Zulhas juga menegaskan bahwa keberpihakan pemerintah kepada masyarakat bawah dan menengah jelas terlihat melalui kebijakan ini.
Presiden RI Prabowo Subianto, kata Zulhas, sudah memastikan bahwa hanya barang-barang mewah yang dikenai PPN tersebut.
Selain itu, ia menyampaikan optimisme pemerintah terhadap swasembada pangan di tahun mendatang.
"Kami sudah memutuskan dalam neraca komoditas beberapa hari lalu, bahwa tahun depan kita tidak akan impor beras lagi. Begitu juga dengan jagung untuk konsumsi, garam, dan gula. Kami yakin kebutuhan pangan dalam negeri bisa terpenuhi melalui produksi lokal," katanya.

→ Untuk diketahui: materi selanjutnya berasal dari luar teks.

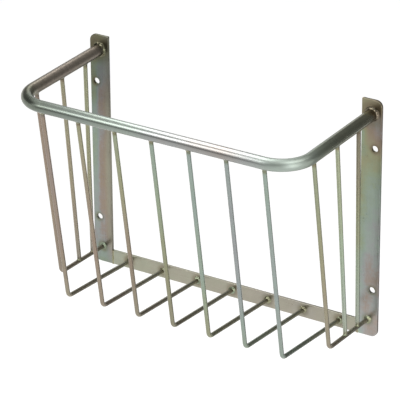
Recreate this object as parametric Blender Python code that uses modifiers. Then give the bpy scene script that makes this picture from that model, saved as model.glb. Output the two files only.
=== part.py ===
# Wall-mounted hay rack, welded from flat bar, one bent tube and round rod, zinc plated.
# X runs along the wall, Y into the wall and Z up. The backs of the flat bars lie at Y = 0.
# Heights below are from the foot of the rack. Its origin is the middle of the crossbar's back.

import math

import bmesh
import bpy
from mathutils import Matrix, Quaternion, Vector

# Wall bars and the crossbar between their feet
RACK_WIDTH = 0.540
BAR_HEIGHT = 0.410
BAR_WIDTH = 0.035
FLAT_THICKNESS = 0.005
FLAT_EDGE_RADIUS = 0.0006
BAR_CORNER_RADIUS = 0.011
CROSSBAR_HEIGHT = 0.025

# Bolt holes in the wall bars, placed by their centres
HOLE_DIAMETER = 0.011
HOLE_TO_OUTER_EDGE = 0.011
HOLE_TO_BAR_END = 0.082

# Top rail, placed by its centre line
RAIL_DIAMETER = 0.020
RAIL_WALL = 0.002
RAIL_DEPTH = 0.243
RAIL_BELOW_BAR_TOP = 0.025
RAIL_BEND_RADIUS = 0.0515

# Round rods, placed by their centre lines. The front rods share out the rail's straight
# front, and the side rods start just behind its bends.
ROD_DIAMETER = 0.007
ROD_BEND_RADIUS = 0.011
FRONT_ROD_COUNT = 7
FRONT_CORNER_DEPTH = 0.185
FRONT_CORNER_HEIGHT = 0.028
FRONT_BACK_ABOVE_MIDDLE = 0.001
SIDE_TOP_BEHIND_BEND = 0.007
SIDE_CORNER_DEPTH = 0.129
SIDE_CORNER_HEIGHT = 0.034
SIDE_BACK_HEIGHT = 0.029
MID_UPRIGHT_TOP_DEPTH = 0.113
MID_UPRIGHT_FOOT_DEPTH = 0.077
REAR_UPRIGHT_TOP_DEPTH = 0.046
REAR_UPRIGHT_FOOT_DEPTH = 0.038

# Weld metal: the leg is how far a bead spreads from the corner that it fills.
# A bead's slope is straight at a hollow of 1, bulges below that and is drawn in above it.
WELD_GAP = 0.0003
WELD_TOE = 0.0006
RAIL_WELD_LEG = 0.0036
RAIL_WELD_HOLLOW = 0.8
ROD_TOP_WELD_LEG = 0.0026
ROD_TOP_WELD_HOLLOW = 1.5
ROD_BACK_WELD_LEG = 0.003
ROD_BACK_WELD_HOLLOW = 0.9
FOOT_WELD_LEG = 0.002
FOOT_WELD_HOLLOW = 1.2
FOOT_WELD_WRAP = 0.0018
BUTT_WELD_ROOT = 0.002
BUTT_WELD_WIDTH = 0.0045
BUTT_WELD_CROWN = 0.0008

# Fineness of the round surfaces
RAIL_SIDES = 32
BORE_SIDES = 24
ROD_SIDES = 16
HOLE_SIDES = 32
RAIL_BEND_STEPS = 9
ROD_BEND_STEPS = 7
CORNER_STEPS = 6
EDGE_STEPS = 2
BEAD_STEPS = 3
CROWN_STEPS = 8
FACET_ANGLE = math.radians(35)
MERGE_DISTANCE = 1e-6
CUT_MARGIN = 0.003
SEAT_OVERLAP = 0.0015

# Colours of the passivated zinc, as red, green and blue
OLIVE = (0.30, 0.30, 0.20)
PINK_BROWN = (0.38, 0.27, 0.23)
TEAL = (0.26, 0.36, 0.31)
GREEN_GREY = (0.29, 0.34, 0.28)
BLUE_GREY = (0.27, 0.31, 0.33)
BEIGE = (0.42, 0.38, 0.30)
WELD_GREY = (0.33, 0.34, 0.29)
SATIN = 0.35
FLOWED = 0.3
GLOSSY = 0.2
FRONT_ROD_COLOURS = (PINK_BROWN, OLIVE, OLIVE, GREEN_GREY, TEAL, BLUE_GREY, TEAL)

FRONT_FACE = -FLAT_THICKNESS
RAIL_RADIUS = RAIL_DIAMETER / 2
ROD_RADIUS = ROD_DIAMETER / 2
RAIL_HEIGHT = BAR_HEIGHT - RAIL_BELOW_BAR_TOP
SIDE_X = (RACK_WIDTH - BAR_WIDTH) / 2
SIDE_TOP_DEPTH = RAIL_DEPTH - RAIL_BEND_RADIUS - SIDE_TOP_BEHIND_BEND
BAR_INNER_X = RACK_WIDTH / 2 - BAR_WIDTH
FRONT_ROD_SPAN = 2 * (SIDE_X - RAIL_BEND_RADIUS)
FRONT_BACK_HEIGHT = CROSSBAR_HEIGHT / 2 + FRONT_BACK_ABOVE_MIDDLE
ALONG_X = Vector((1, 0, 0))
ALONG_Y = Vector((0, 1, 0))
STOOD_UP = (math.pi / 2, 0, 0)
SIDES = (("left", -1), ("right", 1))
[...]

Dalam Rapat Koordinasi Terbatas (Rakortas) dalam rangka mendukung ketahanan pangan nasional serta pemenuhan CPP Tahun 2025 yang sama, Kepala Badan Pangan Nasional (Bapanas), Arief Prasetyo Adi, juga meluruskan isu tentang PPN pada beras.
Ia menegaskan bahwa beras premium dan medium produksi dalam negeri tidak dikenakan PPN 12 persen.
"PPN hanya berlaku untuk beras khusus impor seperti shirataki atau japonica. Ini langkah untuk mendorong produksi dalam negeri memenuhi kebutuhan pasar. Kita ingin petani lokal mendapatkan ruang lebih besar untuk memproduksi beras dengan karakteristik khusus," pungkas Arief.
Pemerintah terus berupaya meningkatkan ketahanan pangan nasional dengan fokus pada produksi lokal dan pengurangan impor.
Dengan berbagai langkah strategis yang disiapkan, seperti penyerapan hasil panen dan peningkatan cadangan pangan, pemerintah optimis kebutuhan pangan nasional akan terpenuhi tanpa bergantung pada impor.